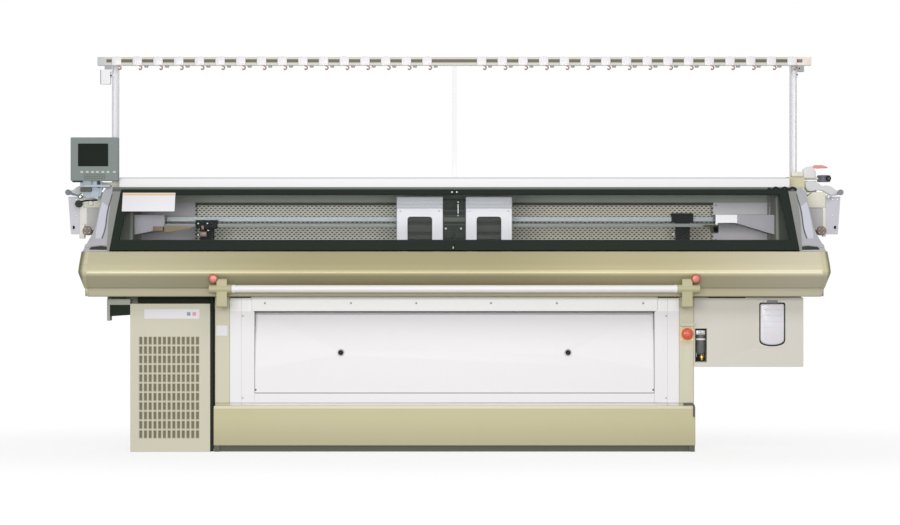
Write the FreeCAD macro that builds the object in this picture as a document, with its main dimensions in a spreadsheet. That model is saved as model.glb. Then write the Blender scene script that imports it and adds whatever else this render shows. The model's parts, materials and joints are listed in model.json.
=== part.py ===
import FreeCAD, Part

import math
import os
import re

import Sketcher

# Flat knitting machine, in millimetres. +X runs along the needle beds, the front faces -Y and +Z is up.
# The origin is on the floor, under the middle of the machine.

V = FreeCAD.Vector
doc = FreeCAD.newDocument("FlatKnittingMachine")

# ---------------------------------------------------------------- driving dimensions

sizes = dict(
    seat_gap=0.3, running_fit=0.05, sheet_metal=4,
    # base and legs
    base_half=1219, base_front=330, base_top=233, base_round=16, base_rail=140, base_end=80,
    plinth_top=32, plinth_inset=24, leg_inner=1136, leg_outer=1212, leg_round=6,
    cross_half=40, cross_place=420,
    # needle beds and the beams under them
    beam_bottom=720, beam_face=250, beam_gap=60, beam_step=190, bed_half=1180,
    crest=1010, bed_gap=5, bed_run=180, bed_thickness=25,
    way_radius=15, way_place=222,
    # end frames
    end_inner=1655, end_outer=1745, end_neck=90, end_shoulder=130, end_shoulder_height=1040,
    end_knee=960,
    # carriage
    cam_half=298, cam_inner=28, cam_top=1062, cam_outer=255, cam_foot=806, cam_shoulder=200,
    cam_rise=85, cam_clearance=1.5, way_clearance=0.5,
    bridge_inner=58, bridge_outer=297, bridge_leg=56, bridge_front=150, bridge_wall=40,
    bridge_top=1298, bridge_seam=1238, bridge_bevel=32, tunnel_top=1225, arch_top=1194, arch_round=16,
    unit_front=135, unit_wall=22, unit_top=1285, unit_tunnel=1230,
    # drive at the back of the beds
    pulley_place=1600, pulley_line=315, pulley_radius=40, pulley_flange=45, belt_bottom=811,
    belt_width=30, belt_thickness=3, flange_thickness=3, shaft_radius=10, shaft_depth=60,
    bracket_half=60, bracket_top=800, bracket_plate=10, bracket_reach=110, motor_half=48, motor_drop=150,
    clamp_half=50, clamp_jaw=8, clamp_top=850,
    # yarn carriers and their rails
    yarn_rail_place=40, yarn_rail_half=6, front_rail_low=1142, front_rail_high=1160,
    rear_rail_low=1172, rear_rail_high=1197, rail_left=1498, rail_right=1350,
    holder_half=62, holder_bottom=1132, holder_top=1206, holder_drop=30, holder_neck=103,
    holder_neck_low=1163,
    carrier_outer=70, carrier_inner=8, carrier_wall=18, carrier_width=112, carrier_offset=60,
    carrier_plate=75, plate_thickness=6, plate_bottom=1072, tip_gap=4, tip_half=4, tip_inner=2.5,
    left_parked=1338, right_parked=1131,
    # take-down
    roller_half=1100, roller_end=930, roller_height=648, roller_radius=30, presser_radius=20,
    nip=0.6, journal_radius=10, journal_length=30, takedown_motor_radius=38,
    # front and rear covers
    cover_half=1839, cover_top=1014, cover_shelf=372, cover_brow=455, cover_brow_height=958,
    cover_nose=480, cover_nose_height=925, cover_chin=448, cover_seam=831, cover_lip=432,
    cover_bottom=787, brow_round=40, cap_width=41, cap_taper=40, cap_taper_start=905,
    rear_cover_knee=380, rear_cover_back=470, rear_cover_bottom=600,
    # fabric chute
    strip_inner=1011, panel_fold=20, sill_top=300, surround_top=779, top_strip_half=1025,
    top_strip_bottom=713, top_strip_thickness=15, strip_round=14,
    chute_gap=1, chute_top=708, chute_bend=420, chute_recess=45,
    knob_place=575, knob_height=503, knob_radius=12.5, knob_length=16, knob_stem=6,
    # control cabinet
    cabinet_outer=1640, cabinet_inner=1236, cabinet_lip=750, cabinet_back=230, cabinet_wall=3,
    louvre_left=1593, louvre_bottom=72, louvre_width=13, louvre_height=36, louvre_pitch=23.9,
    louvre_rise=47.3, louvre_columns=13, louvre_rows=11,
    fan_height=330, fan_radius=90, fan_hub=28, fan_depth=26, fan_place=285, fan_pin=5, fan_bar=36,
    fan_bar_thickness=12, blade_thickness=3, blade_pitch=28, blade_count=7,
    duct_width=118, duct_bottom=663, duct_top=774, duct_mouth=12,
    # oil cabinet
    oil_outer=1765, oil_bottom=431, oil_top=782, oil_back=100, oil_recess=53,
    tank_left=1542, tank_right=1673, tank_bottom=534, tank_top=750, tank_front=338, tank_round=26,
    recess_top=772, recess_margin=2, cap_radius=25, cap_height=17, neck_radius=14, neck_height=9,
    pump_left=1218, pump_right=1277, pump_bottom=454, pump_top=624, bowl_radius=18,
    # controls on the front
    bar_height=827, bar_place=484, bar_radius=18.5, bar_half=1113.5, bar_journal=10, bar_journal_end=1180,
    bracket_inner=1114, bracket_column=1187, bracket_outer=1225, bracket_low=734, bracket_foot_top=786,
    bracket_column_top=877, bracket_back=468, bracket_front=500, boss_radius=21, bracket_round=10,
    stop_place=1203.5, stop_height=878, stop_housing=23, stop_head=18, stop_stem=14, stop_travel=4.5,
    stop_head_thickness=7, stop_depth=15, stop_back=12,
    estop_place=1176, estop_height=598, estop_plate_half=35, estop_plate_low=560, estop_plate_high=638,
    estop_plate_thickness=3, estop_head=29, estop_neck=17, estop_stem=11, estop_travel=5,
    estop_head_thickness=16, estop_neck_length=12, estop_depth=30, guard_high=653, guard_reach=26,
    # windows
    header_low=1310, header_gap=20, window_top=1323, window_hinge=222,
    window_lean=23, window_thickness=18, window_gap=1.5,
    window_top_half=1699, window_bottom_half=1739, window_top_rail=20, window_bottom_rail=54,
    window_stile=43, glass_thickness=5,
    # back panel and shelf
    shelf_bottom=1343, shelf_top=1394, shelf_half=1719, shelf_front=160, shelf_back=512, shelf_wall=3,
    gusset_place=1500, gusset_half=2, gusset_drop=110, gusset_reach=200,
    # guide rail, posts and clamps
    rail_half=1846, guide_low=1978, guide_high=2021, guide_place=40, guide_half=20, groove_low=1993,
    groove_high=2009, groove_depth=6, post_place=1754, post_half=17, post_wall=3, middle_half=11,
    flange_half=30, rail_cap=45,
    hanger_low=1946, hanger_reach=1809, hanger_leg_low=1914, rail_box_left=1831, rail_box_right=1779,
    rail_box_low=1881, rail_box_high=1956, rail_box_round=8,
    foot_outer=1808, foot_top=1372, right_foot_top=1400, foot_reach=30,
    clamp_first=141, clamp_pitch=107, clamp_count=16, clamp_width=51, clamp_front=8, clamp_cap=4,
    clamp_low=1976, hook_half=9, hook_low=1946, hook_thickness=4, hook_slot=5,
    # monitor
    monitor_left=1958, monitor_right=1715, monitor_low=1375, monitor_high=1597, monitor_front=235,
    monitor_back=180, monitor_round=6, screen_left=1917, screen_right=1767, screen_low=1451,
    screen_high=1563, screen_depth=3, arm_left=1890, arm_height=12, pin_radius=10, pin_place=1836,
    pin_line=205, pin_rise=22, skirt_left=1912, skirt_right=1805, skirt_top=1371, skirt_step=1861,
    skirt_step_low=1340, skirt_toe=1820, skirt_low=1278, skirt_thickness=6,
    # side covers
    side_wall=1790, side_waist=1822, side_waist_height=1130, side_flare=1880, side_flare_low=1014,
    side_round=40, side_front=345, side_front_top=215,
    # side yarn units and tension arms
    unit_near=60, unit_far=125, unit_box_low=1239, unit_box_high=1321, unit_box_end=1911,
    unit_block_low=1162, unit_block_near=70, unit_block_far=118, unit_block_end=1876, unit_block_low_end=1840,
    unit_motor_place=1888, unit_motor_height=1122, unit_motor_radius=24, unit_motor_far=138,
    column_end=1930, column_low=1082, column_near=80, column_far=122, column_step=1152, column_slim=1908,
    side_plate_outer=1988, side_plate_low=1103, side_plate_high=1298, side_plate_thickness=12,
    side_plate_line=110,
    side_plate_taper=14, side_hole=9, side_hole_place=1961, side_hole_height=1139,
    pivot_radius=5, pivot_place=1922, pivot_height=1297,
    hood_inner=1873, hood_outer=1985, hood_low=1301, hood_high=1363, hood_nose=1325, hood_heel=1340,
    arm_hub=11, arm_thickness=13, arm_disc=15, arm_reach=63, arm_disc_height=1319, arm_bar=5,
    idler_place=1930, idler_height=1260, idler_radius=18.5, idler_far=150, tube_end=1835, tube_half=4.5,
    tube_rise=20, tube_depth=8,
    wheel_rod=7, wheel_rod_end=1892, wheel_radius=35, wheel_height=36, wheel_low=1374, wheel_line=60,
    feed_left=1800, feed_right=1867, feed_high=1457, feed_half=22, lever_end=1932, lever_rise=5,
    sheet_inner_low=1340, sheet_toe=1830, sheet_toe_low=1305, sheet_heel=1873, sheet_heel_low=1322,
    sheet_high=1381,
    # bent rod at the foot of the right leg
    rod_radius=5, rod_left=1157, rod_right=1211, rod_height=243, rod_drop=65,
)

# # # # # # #

**SET EXERCISE**
Each line that has the word "FreeCAD" should be copied.

**SOLUTION FOR THIS EXERCISE**
Write the FreeCAD macro that builds the object in this picture as a document, with its main dimensions in a spreadsheet. That model is saved as model.glb. Then write the Blender scene script that imports it and adds whatever else this render shows. The model's parts, materials and joints are listed in model.json.
import FreeCAD, Part
V = FreeCAD.Vector
doc = FreeCAD.newDocument("FlatKnittingMachine")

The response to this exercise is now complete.